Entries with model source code
▬▬▬▬▬▬▬▬▬▬
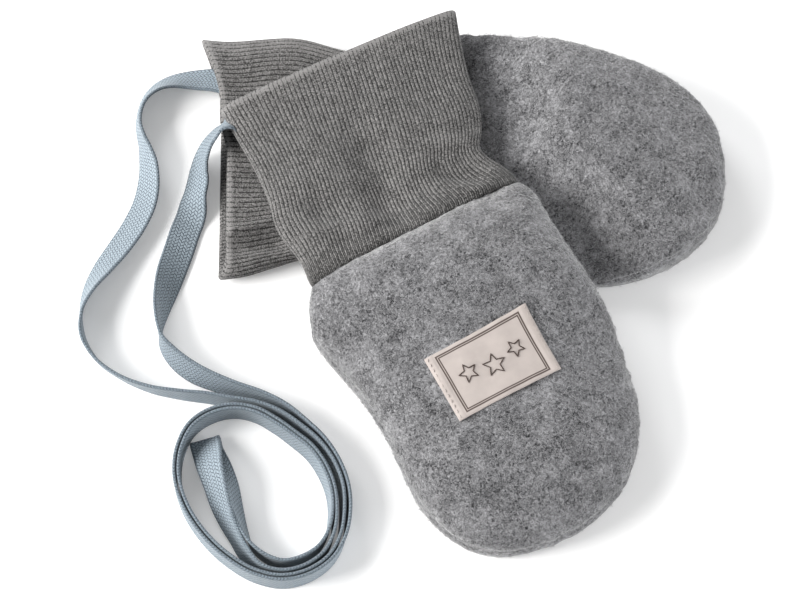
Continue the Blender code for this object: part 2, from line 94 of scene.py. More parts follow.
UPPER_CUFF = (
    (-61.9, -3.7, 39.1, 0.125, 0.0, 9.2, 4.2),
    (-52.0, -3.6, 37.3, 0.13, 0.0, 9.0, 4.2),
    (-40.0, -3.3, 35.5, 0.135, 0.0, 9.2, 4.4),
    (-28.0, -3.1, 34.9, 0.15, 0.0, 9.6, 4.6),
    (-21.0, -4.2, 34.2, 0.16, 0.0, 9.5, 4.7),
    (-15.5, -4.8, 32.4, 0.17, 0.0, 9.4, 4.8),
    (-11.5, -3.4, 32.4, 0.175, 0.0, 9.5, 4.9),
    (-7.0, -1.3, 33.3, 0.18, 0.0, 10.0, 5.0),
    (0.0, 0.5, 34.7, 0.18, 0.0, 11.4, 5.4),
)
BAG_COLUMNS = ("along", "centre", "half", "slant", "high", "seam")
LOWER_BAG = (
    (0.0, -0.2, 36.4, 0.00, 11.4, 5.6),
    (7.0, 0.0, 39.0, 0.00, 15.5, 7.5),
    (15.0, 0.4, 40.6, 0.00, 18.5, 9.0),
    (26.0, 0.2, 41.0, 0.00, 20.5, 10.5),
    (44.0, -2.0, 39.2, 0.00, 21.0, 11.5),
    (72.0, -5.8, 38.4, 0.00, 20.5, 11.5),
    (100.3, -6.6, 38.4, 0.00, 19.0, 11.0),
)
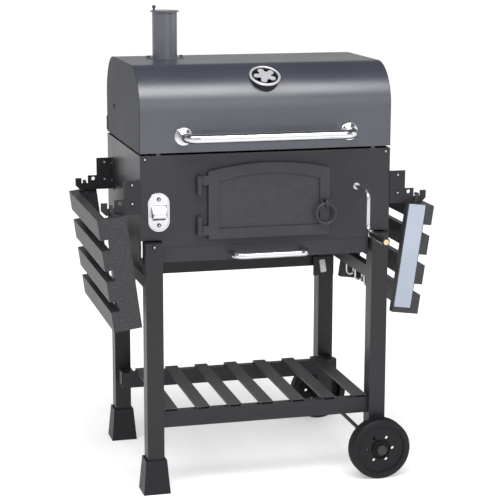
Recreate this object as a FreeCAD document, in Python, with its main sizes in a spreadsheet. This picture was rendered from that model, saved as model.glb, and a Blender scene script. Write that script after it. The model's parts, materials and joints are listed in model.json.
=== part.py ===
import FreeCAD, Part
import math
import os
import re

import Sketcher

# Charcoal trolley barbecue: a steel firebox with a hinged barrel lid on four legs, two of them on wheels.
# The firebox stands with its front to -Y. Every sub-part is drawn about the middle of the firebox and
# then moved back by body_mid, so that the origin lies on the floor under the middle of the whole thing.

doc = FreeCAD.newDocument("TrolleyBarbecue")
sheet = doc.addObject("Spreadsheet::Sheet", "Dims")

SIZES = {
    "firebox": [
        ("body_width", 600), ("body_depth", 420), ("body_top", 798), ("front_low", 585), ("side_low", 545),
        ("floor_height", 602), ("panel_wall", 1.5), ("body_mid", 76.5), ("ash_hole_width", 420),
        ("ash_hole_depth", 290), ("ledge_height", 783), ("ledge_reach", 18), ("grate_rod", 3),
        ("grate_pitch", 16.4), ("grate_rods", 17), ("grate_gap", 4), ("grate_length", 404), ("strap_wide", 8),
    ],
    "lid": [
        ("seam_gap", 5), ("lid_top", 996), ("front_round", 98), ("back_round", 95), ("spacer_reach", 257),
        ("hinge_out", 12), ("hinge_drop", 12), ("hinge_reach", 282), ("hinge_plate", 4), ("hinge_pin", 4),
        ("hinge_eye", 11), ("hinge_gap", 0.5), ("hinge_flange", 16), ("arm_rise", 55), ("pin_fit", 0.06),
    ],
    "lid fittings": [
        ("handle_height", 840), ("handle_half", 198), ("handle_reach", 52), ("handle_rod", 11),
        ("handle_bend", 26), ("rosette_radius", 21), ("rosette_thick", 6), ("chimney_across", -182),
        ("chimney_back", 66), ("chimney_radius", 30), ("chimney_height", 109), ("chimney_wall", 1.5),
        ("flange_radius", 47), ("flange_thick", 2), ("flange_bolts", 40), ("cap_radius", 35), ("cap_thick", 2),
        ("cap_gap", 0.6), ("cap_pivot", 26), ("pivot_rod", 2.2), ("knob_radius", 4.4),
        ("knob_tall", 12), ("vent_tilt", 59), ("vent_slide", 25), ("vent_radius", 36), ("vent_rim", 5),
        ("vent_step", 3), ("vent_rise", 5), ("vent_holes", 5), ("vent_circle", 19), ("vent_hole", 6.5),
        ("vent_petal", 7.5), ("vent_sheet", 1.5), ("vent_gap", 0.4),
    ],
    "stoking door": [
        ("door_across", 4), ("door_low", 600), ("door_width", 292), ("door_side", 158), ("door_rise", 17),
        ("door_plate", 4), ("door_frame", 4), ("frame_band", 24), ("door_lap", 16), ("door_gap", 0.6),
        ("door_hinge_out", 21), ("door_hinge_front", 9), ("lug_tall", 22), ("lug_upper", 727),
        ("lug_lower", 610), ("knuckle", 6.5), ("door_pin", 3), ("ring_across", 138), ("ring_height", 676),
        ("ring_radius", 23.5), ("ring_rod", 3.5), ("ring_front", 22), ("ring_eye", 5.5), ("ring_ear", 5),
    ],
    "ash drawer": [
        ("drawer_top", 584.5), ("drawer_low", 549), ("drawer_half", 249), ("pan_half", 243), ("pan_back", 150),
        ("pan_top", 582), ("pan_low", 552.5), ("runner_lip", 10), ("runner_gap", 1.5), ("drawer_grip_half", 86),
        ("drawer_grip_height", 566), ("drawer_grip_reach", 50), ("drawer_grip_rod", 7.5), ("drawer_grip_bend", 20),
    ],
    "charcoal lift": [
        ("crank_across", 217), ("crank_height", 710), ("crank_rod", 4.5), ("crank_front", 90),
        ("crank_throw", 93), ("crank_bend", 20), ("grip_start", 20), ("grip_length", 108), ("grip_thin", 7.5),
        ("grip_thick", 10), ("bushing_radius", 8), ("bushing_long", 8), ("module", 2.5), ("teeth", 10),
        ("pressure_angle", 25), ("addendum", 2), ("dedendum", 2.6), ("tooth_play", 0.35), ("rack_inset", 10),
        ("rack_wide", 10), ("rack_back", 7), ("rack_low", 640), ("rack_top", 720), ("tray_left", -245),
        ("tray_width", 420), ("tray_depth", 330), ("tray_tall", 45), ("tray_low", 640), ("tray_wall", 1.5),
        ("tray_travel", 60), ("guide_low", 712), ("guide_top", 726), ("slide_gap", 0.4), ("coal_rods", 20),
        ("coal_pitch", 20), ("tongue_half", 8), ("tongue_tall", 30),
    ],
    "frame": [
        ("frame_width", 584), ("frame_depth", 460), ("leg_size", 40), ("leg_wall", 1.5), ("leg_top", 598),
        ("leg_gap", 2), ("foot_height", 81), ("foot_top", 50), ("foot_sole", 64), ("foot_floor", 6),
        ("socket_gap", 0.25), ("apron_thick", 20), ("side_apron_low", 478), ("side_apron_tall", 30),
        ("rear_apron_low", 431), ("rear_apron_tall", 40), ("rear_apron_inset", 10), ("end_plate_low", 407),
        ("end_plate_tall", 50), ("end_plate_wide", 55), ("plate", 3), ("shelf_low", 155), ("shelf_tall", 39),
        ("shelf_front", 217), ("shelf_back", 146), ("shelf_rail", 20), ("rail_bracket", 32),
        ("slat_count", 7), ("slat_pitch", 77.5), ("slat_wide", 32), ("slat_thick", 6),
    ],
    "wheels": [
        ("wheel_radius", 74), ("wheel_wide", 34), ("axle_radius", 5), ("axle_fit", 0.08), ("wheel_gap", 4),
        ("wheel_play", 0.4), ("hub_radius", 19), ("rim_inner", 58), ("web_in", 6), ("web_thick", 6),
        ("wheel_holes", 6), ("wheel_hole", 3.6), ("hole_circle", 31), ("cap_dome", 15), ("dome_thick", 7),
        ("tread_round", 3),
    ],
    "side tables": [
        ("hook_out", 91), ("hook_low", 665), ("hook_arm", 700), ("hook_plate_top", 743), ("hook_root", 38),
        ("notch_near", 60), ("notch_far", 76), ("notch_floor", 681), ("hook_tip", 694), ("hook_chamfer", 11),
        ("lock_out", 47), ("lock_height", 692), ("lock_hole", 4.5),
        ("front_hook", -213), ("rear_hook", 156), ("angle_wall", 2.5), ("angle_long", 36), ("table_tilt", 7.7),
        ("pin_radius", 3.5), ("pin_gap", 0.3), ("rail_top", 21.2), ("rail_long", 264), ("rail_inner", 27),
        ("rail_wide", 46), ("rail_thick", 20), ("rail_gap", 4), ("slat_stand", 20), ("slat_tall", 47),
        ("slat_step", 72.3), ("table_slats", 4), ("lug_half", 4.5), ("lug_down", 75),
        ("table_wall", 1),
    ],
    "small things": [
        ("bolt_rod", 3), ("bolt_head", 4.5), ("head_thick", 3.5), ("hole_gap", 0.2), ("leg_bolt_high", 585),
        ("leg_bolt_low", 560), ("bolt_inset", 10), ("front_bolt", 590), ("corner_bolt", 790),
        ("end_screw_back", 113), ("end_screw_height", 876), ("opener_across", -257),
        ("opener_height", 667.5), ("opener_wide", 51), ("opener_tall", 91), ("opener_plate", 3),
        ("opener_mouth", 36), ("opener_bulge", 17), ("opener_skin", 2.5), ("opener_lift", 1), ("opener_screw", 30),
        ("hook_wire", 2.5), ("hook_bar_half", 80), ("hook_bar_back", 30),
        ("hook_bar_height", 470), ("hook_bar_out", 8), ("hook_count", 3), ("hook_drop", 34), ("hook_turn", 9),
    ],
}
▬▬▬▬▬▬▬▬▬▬
### Goal
Repeat, word for word, only the lines from the line holding "Recreate this object" through the line holding "import Sketcher", with both of those lines included.

### Reply to the task
Recreate this object as a FreeCAD document, in Python, with its main sizes in a spreadsheet. This picture was rendered from that model, saved as model.glb, and a Blender scene script. Write that script after it. The model's parts, materials and joints are listed in model.json.
=== part.py ===
import FreeCAD, Part
import math
import os
import re

import Sketcher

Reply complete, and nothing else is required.